WHAT IS REQUIRED >>
Say how many lines contain the string "that". Give no other output.

INPUT RECORDS >>
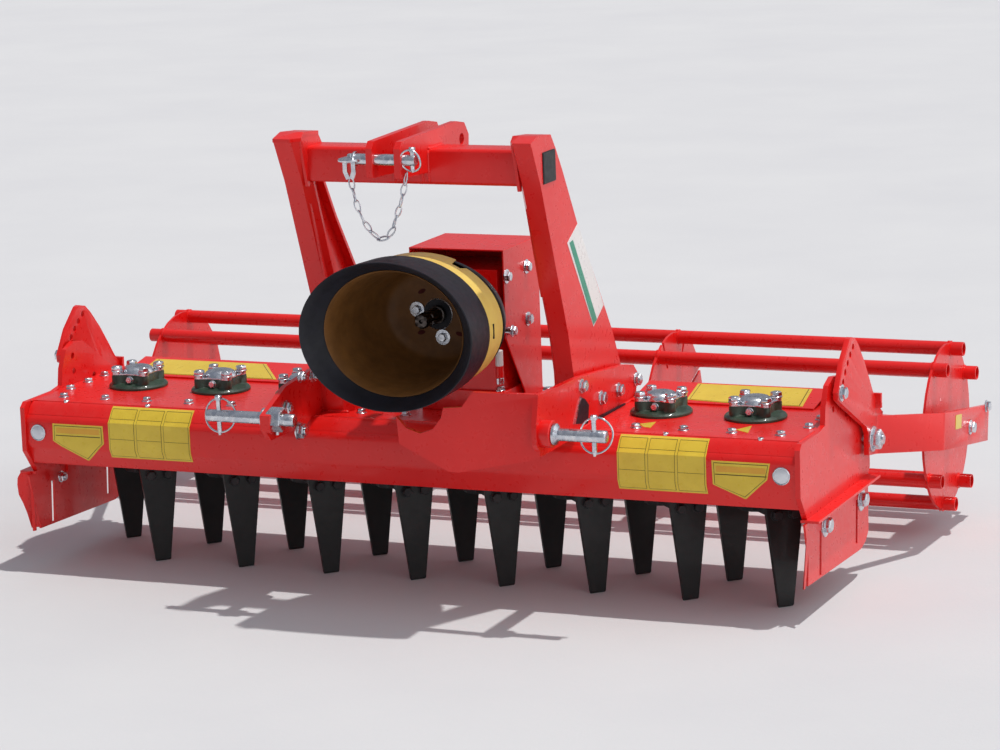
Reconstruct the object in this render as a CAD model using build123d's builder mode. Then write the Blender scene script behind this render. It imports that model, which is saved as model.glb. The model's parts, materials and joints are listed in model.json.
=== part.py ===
from build123d import *
from math import cos, radians, sin
import os

# Power harrow for a three-point hitch: eight meshed rotors with two knife tines each, a gear trough,
# a headstock that stands over the driven rotor, and a tube cage roller on two swinging arms.
# +X is the machine's left-to-right as seen from the tractor end, +Y points to the roller, +Z is up.
# A sketch point is (y, z) on a plane facing +X and (x, z) on a plane facing -Y. y counts from the row
# of rotor axes, and a height called h counts from the deck.

# Driving dimensions, mm
ROW_Y = -188.0            # the line of rotor axes, from the middle of the machine's length
ROTORS = 8
PITCH = 225.0             # from one rotor axis to the next, and the gears' pitch diameter
DRIVEN = 5                # the rotor under the gearbox
END_ROOM = 60.0           # trough beyond the last gear's pitch circle
TINE_R = 130.0            # radius of the middle of each tine
TINE_PHASE = -45.0        # direction of each rotor's front tine at rest, degrees from +X
DECK = 407.0              # top of the cover plate above the ground
TROUGH_DEPTH = 151.0
COVER = 8.0               # thickness of the cover plate
WALL = 6.0                # thickness of the trough and of light sheets
END_PLATE = 12.0
POST_HALF = 310.0         # from the headstock's middle to an upright's outer face
BRACKET_OUT = 24.5        # a lower bracket's outer face beyond the upright
PIN_R = 14.0              # lower hitch pins
PIN_Y, PIN_H = -424.0, 37.0
BAR_Y, BAR_H = -278.0, 598.0
BAR = 80.0                # the cross bar's height and width
TOP_PIN_R = 12.5
TOP_PIN_AHEAD, TOP_PIN_RISE = 166.0, 32.0      # the top link pin from the middle of the cross bar
CHEEK_GAP = 52.0          # between the top link bracket's cheeks
CHEEK = 15.0
PTO_H = 248.0             # input shaft axis
SPLINE_R = 17.4
JOURNAL_R = 20.0          # the input shaft in its bearing boss
HALF_TOP, HALF_WIDE, HALF_BOTTOM = 214.0, 244.0, 222.0      # half the trough's width at its top, bend and bottom
PIVOT_IN, PIVOT_H = 29.0, -85.0      # roller arm pivot, in from the trough's rear bend
PIVOT_R = 12.0
LEVER = 12.0              # thickness of the roller arms
HOLE_ARC = 274.0          # from the pivot to the depth holes
HOLE_STEP = 5.3           # from one depth hole to the next, degrees
ROLLER_Y, ROLLER_H = 677.0, -152.0   # roller axis
ROLLER_R = 186.0          # circle of the roller's tube centres
ROLLER_TUBES = 8
TUBE_R = 16.85
TUBE_WALL = 2.6
TUBE_PHASE = 12.5         # first tube, degrees from straight up towards +Y
TUBE_END = 109.0          # a roller tube's end beyond the trough's end
RUN = 0.05                # radial running clearance of a bearing

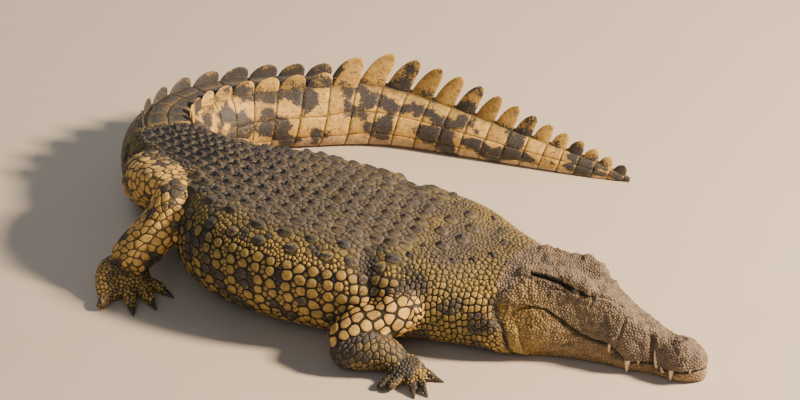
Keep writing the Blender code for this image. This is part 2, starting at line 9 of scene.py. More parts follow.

TASK OUTPUT >>
2